EXERCISE DETAILS:
Give back the whole listing exactly as shown.

RAW DATA:
┌──
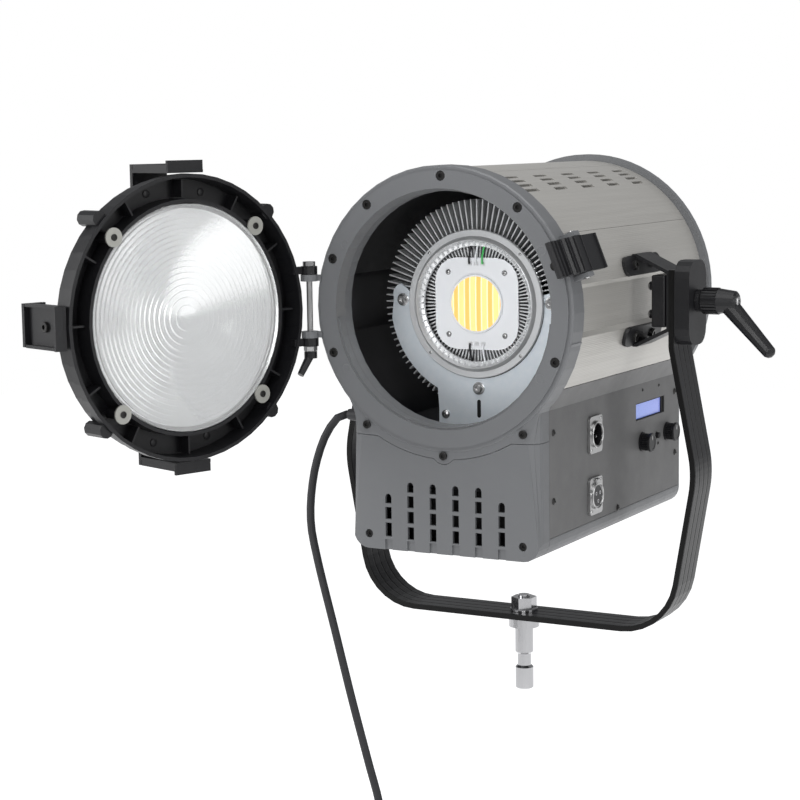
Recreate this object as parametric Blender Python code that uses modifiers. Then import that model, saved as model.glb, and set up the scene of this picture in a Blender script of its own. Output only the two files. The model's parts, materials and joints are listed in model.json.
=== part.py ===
"""Fresnel spotlight: a swing-out lens door, a focusing LED engine, a barrel over a control box, and a yoke.

Metres, +Z up. The light points along -Y, the control panel faces +X, and the origin is the centre of
the lower end of the mounting spigot. Most parts are placed from the centre of the casting's front
face, with x to the right, y backwards and z up, which the function light() turns into world places.
"""
import math

import bmesh
import bpy
from mathutils import Matrix, Vector

# Where the light stands over its spigot
AXIS_Z = 0.3460
FACE_Y = -0.1516
PIVOT_BACK = -FACE_Y

# Front casting
MOUTH_R = 0.0967
BORE_R = 0.0945
FACE_R = 0.1113
RIM_R = 0.1151
CASTING_DEPTH = 0.0218
CASTING_SIDE_Z = -0.0240
PARTING_R = 0.1207
PARTING_Z = -0.1038
COVER_FACE = 0.0020
CORNER_ROUND = 0.0090
SCREW_CIRCLE_R = 0.1066
SCREW_ANGLES = (20.3, 50.2, 89.4, 128.4, 158.3, 200.7, 339.0)
RING_STEPS = 48

# Lower box
BOX_HALF = 0.0843
BOX_END = 0.3050
EAVES_X = 0.0942
EAVES_Z = -0.0626
BEND_Z = -0.0795
RAIL_SEAM_Z = -0.1830
BOTTOM_Z = -0.1990
BOTTOM_ROUND = 0.0140
SHEET = 0.0020

# Barrel
BARREL_R = 0.1130
WALL = 0.0028
BARREL_START = 0.0221
BARREL_END = 0.2897
TOP_SEAM = 74.5
SIDE_SEAM = 32.5
CHANNEL_Z = 0.0210
CHANNEL_X = 0.1075
VENT_ANGLES = (56.3, 59.9, 63.5, 67.1)
VENT_PLACES = (0.040, 0.095, 0.150, 0.205, 0.260)
FLANGE_R = 0.1188
FLANGE_END = 0.2973
FAN_HOLE_R = 0.0560

# Yoke
BAR_WIDTH = 0.0400
BAR_THICK = 0.0046
ARM_X = 0.1444
ARM_TOP_Z = 0.0260
BAR_Z = -0.2786
STUD_R = 0.0048
STUD_HOLE_R = 0.0053
CAP_IN = 0.1470
CAP_OUT = 0.1600

# Spigot
SPIGOT_R = 0.0080
SPIGOT_FLANGE_R = 0.0135

# Lens door
HINGE_X = -0.1210
HINGE_Y = -0.0010
DOOR_OPEN = 109.4
DOOR_DROP = -0.0015
DOOR_R = 0.1132
LENS_R = 0.0900
CLAMP_R = 0.0964
PIN_R = 0.0025
PIN_HOLE_R = 0.0029

# Latch
LATCH_ANGLE = 21.5
LATCH_PIVOT_R = 0.1222
LATCH_PIVOT_Y = 0.0150

# LED engine and its focus drive
ENGINE_Y = 0.0620
HEATSINK_R = 0.0860
FIN_COUNT = 60
BEZEL_R = 0.0615
ROD_X = 0.0300
ROD_Z = -0.1260
ROD_R = 0.0040
FOCUS_Y = 0.2175
FOCUS_Z = -0.1312
DIMMER_Y = 0.2760
DIMMER_Z = -0.1295
BUTTON_Y = 0.2518
BUTTON_Z = -0.1299
MODULE = 0.00125
PINION_TEETH = 16
RACK_X = (0.0483, 0.0560)
RACK_TEETH = 24

# Sockets on the control panel
SOCKET_Y = 0.1108
SOCKET_IN_Z = -0.1100
SOCKET_OUT_Z = -0.1616
SOCKET_HALF = (0.0130, 0.0155)
SOCKET_BARREL_R = 0.0112

# Power cord
CORD_R = 0.0035
GLAND_Y = 0.0500
GLAND_Z = -0.0960
GLAND_END_X = -0.1150
CORD_GAP = 0.0016
COIL_X = -0.0280
COIL_Y = 0.0190
COIL_Z = -0.4850
COIL_R = 0.0380

GAP = 0.0003
UP_FRONT = Matrix.Rotation(math.radians(90), 4, "X")

parts = bpy.data.collections.new("fresnel_spotlight")
cutters = bpy.data.collections.new("cutters")


# Scene, places and materials

def clear_scene():
    for obj in list(bpy.data.objects):
        bpy.data.objects.remove(obj)
    bpy.context.scene.collection.children.link(parts)
    bpy.context.scene.collection.children.link(cutters)


def light(x, y, z):
    """A world place from the centre of the casting's front face."""
    return Vector((x, FACE_Y + y, AXIS_Z + z))


def paint(name, colour, roughness, metallic=0.0):
    material = bpy.data.materials.new(name)
    material.use_nodes = True
    shader = material.node_tree.nodes["Principled BSDF"]
    shader.inputs["Base Color"].default_value = (*colour, 1.0)
    shader.inputs["Roughness"].default_value = roughness
    shader.inputs["Metallic"].default_value = metallic
    material.diffuse_color = (*colour, 1.0)
    return material


def polar(radius, degrees):
    angle = math.radians(degrees)
    return radius * math.cos(angle), radius * math.sin(angle)


def arc(radius, first, last, steps, centre=(0.0, 0.0)):
    """Points along an arc, both ends included, with angles in degrees."""
    points = []
    for step in range(steps + 1):
        x, z = polar(radius, first + (last - first) * step / steps)
        points.append((centre[0] + x, centre[1] + z))
    return points


def mirrored(half):
    """A whole outline from the half at +x, top to bottom."""
    return half + [(-x, z) for x, z in reversed(half)]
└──
ANSWER FOR THIS EXERCISE:
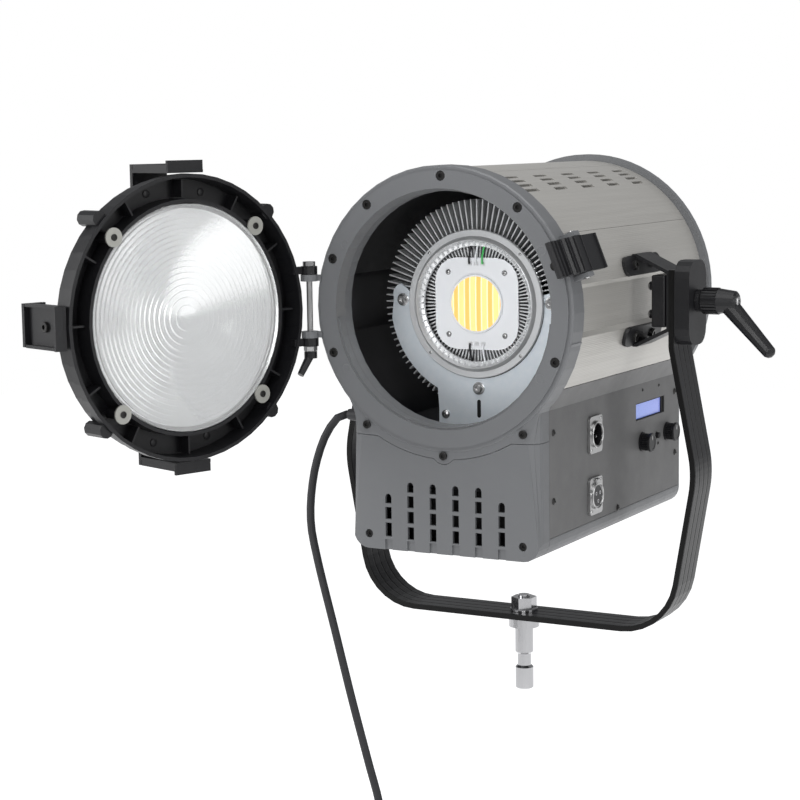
Recreate this object as parametric Blender Python code that uses modifiers. Then import that model, saved as model.glb, and set up the scene of this picture in a Blender script of its own. Output only the two files. The model's parts, materials and joints are listed in model.json.
=== part.py ===
"""Fresnel spotlight: a swing-out lens door, a focusing LED engine, a barrel over a control box, and a yoke.

Metres, +Z up. The light points along -Y, the control panel faces +X, and the origin is the centre of
the lower end of the mounting spigot. Most parts are placed from the centre of the casting's front
face, with x to the right, y backwards and z up, which the function light() turns into world places.
"""
import math

import bmesh
import bpy
from mathutils import Matrix, Vector

# Where the light stands over its spigot
AXIS_Z = 0.3460
FACE_Y = -0.1516
PIVOT_BACK = -FACE_Y

# Front casting
MOUTH_R = 0.0967
BORE_R = 0.0945
FACE_R = 0.1113
RIM_R = 0.1151
CASTING_DEPTH = 0.0218
CASTING_SIDE_Z = -0.0240
PARTING_R = 0.1207
PARTING_Z = -0.1038
COVER_FACE = 0.0020
CORNER_ROUND = 0.0090
SCREW_CIRCLE_R = 0.1066
SCREW_ANGLES = (20.3, 50.2, 89.4, 128.4, 158.3, 200.7, 339.0)
RING_STEPS = 48

# Lower box
BOX_HALF = 0.0843
BOX_END = 0.3050
EAVES_X = 0.0942
EAVES_Z = -0.0626
BEND_Z = -0.0795
RAIL_SEAM_Z = -0.1830
BOTTOM_Z = -0.1990
BOTTOM_ROUND = 0.0140
SHEET = 0.0020

# Barrel
BARREL_R = 0.1130
WALL = 0.0028
BARREL_START = 0.0221
BARREL_END = 0.2897
TOP_SEAM = 74.5
SIDE_SEAM = 32.5
CHANNEL_Z = 0.0210
CHANNEL_X = 0.1075
VENT_ANGLES = (56.3, 59.9, 63.5, 67.1)
VENT_PLACES = (0.040, 0.095, 0.150, 0.205, 0.260)
FLANGE_R = 0.1188
FLANGE_END = 0.2973
FAN_HOLE_R = 0.0560

# Yoke
BAR_WIDTH = 0.0400
BAR_THICK = 0.0046
ARM_X = 0.1444
ARM_TOP_Z = 0.0260
BAR_Z = -0.2786
STUD_R = 0.0048
STUD_HOLE_R = 0.0053
CAP_IN = 0.1470
CAP_OUT = 0.1600

# Spigot
SPIGOT_R = 0.0080
SPIGOT_FLANGE_R = 0.0135

# Lens door
HINGE_X = -0.1210
HINGE_Y = -0.0010
DOOR_OPEN = 109.4
DOOR_DROP = -0.0015
DOOR_R = 0.1132
LENS_R = 0.0900
CLAMP_R = 0.0964
PIN_R = 0.0025
PIN_HOLE_R = 0.0029

# Latch
LATCH_ANGLE = 21.5
LATCH_PIVOT_R = 0.1222
LATCH_PIVOT_Y = 0.0150

# LED engine and its focus drive
ENGINE_Y = 0.0620
HEATSINK_R = 0.0860
FIN_COUNT = 60
BEZEL_R = 0.0615
ROD_X = 0.0300
ROD_Z = -0.1260
ROD_R = 0.0040
FOCUS_Y = 0.2175
FOCUS_Z = -0.1312
DIMMER_Y = 0.2760
DIMMER_Z = -0.1295
BUTTON_Y = 0.2518
BUTTON_Z = -0.1299
MODULE = 0.00125
PINION_TEETH = 16
RACK_X = (0.0483, 0.0560)
RACK_TEETH = 24

# Sockets on the control panel
SOCKET_Y = 0.1108
SOCKET_IN_Z = -0.1100
SOCKET_OUT_Z = -0.1616
SOCKET_HALF = (0.0130, 0.0155)
SOCKET_BARREL_R = 0.0112

# Power cord
CORD_R = 0.0035
GLAND_Y = 0.0500
GLAND_Z = -0.0960
GLAND_END_X = -0.1150
CORD_GAP = 0.0016
COIL_X = -0.0280
COIL_Y = 0.0190
COIL_Z = -0.4850
COIL_R = 0.0380

GAP = 0.0003
UP_FRONT = Matrix.Rotation(math.radians(90), 4, "X")

parts = bpy.data.collections.new("fresnel_spotlight")
cutters = bpy.data.collections.new("cutters")


# Scene, places and materials

def clear_scene():
    for obj in list(bpy.data.objects):
        bpy.data.objects.remove(obj)
    bpy.context.scene.collection.children.link(parts)
    bpy.context.scene.collection.children.link(cutters)


def light(x, y, z):
    """A world place from the centre of the casting's front face."""
    return Vector((x, FACE_Y + y, AXIS_Z + z))


def paint(name, colour, roughness, metallic=0.0):
    material = bpy.data.materials.new(name)
    material.use_nodes = True
    shader = material.node_tree.nodes["Principled BSDF"]
    shader.inputs["Base Color"].default_value = (*colour, 1.0)
    shader.inputs["Roughness"].default_value = roughness
    shader.inputs["Metallic"].default_value = metallic
    material.diffuse_color = (*colour, 1.0)
    return material


def polar(radius, degrees):
    angle = math.radians(degrees)
    return radius * math.cos(angle), radius * math.sin(angle)


def arc(radius, first, last, steps, centre=(0.0, 0.0)):
    """Points along an arc, both ends included, with angles in degrees."""
    points = []
    for step in range(steps + 1):
        x, z = polar(radius, first + (last - first) * step / steps)
        points.append((centre[0] + x, centre[1] + z))
    return points


def mirrored(half):
    """A whole outline from the half at +x, top to bottom."""
    return half + [(-x, z) for x, z in reversed(half)]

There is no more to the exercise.